Furthermore, Hui argued that the strata has no reasonable claim, legally, and also meets the legal definition of “unnecessary, scandalous, frivolous or vexatious.” Again, Justice Blake shot down both arguments.

Blake said the legal basis of the strata’s petition makes clear that the position they’re taking is that Hui, as President of Concord, “knew or ought to have known” that Concord had submitted a development permit application seeking to exclude the second floor amenity space from FSR calculations on the basis that the amenity space would be used for all residents of the building.

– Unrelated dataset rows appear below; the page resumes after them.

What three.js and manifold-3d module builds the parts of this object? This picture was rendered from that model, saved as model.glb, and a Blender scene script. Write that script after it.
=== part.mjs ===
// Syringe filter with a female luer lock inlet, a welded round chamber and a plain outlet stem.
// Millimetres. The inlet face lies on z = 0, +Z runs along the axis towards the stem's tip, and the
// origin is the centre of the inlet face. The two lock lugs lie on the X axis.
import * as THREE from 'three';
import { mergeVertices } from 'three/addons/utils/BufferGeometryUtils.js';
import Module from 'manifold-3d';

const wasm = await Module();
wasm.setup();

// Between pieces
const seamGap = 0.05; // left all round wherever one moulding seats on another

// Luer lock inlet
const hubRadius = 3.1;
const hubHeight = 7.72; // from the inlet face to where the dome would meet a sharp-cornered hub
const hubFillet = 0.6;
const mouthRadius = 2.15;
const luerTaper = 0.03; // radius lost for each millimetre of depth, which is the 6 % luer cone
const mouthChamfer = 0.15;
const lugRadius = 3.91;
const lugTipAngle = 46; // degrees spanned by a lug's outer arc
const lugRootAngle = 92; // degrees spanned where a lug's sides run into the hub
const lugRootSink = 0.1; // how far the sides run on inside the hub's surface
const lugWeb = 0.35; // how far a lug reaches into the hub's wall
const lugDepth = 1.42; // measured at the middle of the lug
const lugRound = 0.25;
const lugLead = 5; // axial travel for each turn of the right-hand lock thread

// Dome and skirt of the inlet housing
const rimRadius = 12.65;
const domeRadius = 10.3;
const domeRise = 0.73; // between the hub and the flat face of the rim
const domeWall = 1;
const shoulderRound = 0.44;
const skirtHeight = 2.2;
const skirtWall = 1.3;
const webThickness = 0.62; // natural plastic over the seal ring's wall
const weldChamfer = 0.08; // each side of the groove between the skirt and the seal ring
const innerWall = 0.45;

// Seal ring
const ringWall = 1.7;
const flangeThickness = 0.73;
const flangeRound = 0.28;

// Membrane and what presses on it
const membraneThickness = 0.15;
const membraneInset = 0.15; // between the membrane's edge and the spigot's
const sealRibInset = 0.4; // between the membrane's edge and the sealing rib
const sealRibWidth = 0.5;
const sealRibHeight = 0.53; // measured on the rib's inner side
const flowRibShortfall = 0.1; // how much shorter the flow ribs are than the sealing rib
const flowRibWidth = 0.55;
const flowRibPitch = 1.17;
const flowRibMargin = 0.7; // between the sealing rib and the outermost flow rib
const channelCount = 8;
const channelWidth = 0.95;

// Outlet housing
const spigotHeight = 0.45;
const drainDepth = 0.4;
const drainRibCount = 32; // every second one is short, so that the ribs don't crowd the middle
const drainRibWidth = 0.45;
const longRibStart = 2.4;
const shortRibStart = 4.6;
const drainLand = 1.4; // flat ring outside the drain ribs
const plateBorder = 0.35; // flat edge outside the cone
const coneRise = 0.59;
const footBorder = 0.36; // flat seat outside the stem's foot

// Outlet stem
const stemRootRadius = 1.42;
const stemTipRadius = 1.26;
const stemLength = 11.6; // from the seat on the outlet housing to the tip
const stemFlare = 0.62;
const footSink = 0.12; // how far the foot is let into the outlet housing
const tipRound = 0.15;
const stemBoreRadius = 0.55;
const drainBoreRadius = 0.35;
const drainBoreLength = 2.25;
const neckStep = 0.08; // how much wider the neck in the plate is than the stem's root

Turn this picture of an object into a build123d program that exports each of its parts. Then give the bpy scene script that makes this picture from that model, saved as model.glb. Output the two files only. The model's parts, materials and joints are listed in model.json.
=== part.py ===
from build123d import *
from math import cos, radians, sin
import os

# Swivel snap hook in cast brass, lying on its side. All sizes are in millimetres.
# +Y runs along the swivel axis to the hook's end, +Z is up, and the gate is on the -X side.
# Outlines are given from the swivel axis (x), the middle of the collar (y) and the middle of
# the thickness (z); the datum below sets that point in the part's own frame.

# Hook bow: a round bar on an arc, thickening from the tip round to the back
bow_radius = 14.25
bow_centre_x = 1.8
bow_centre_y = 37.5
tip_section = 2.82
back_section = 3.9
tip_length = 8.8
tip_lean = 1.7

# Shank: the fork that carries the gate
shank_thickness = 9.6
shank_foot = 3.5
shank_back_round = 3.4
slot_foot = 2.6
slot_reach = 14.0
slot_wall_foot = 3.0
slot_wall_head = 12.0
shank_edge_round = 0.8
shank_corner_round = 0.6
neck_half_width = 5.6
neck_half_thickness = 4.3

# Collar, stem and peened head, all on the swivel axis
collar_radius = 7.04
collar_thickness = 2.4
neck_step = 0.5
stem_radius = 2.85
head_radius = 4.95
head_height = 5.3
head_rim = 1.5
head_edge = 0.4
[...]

“The developer ultimately received a development permit with the “express condition that the amenity spaces, including the L-2 amenity space, had to be permanently maintained for the exclusive use of the residents and occupants of The Erickson,” said Blake. “In these circumstances, where Mr. Hui is not only the owner of Lot 60, but also the President of Concord, I cannot conclude the strata’s petition is unnecessary, scandalous, frivolous, or vexatious.”

With Hui’s application denied, the strata’s petition will now continue to proceed.

In March 2022, however, prior to the strata filing its petition, Hui himself filed a lawsuit against the strata over claims that the saga about the amenity spaces delayed the completion of his penthouse unit, resulting in him having to pay the City of Vancouver’s Empty Homes Tax. Hui also reportedly proposed a plan to the strata to charge residents for use of the second floor amenity space.

It’s unclear whether Hui currently lives in the penthouse at The Erickson, but — if he does — there are undoubtedly many awkward encounters around the building (and having those private amenities all to himself has probably never looked more appealing).